How to Fill the Holes in Mining Inventory?

JoAnn put down the inventory reports of four Mosaic mines that she had been contemplating. Much of the raw material for the company’s phosphate fertilizer production was mined and processed at these Florida facilities. Keeping track of the vast array of equipment, parts, and supplies required to operate the mines had become an issue. JoAnn Speaks, Purchasing Manager at Mosaic Company, was tasked in 2015 to implement a comprehensive system to identify, control and track the company’s inventories. A recent Sarbanes–Oxley (SOX) audit had found weaknesses in Mosaic’s inventory practices leaving it unable to adequately account for the disposition of millions of dollars of assets annually. Working closely with technology companies Motion Industries and CribMaster®, JoAnn had successfully implemented a radio-frequency identification (RFID) system at five Mosaic chemical facilities. The implementation experienced hiccups, but problems had been resolved and the benefits had quickly become apparent. Within two months of going live, losses were down 35% and time spent locating items was reduced by 160 man-hours per month at the pilot chemical facility.

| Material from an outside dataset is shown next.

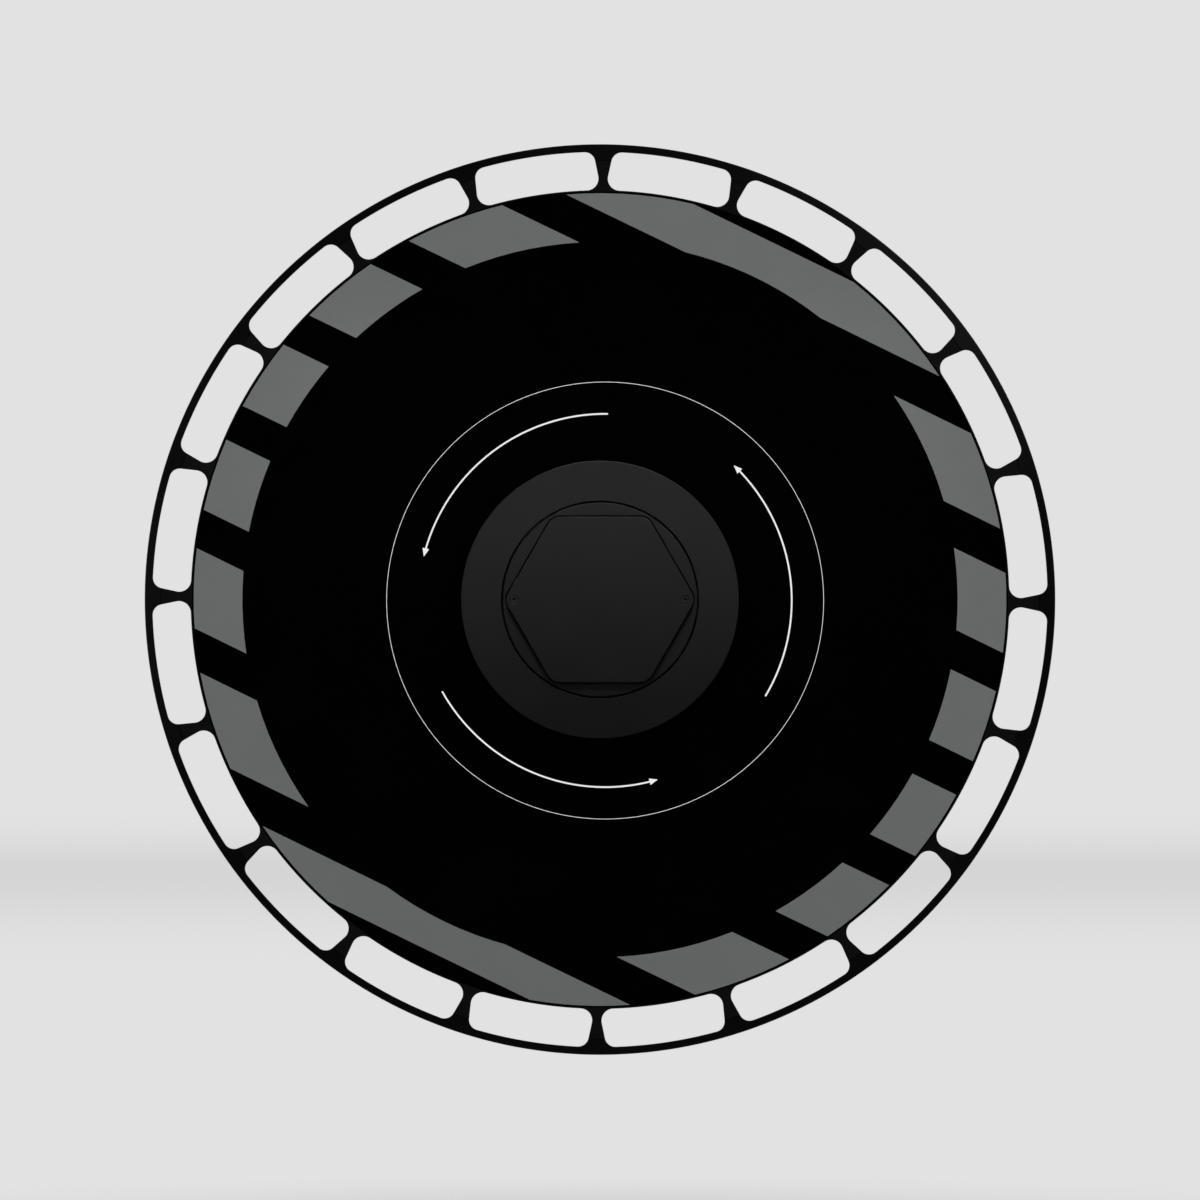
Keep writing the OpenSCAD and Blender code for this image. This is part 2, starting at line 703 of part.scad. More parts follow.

Once the chemical facility implementation process approached completion, JoAnn turned her attention to the mines. RFID was great for the static and centralized chemical facility operating structure, but would it be successful in the mines? Although each mine had a central warehouse facility, equipment and numerous inventoried, critical-to-operations components were also spread across many square miles to minimize downtime in the event of a failure. This created environmental and connectivity issues that would have to be overcome to use RFID. With all the additional options available outside of RFID including vending, inventory centralization and even manpower additions, what was going to be the right single or combination of solutions? Or, was there something she hadn’t yet considered? The only sure thing was the SOX audit meant the status quo was not an option. JoAnn picked up the reports and leaned back in her chair as she considered the strengths and weaknesses of the possible solutions and decided what to do next.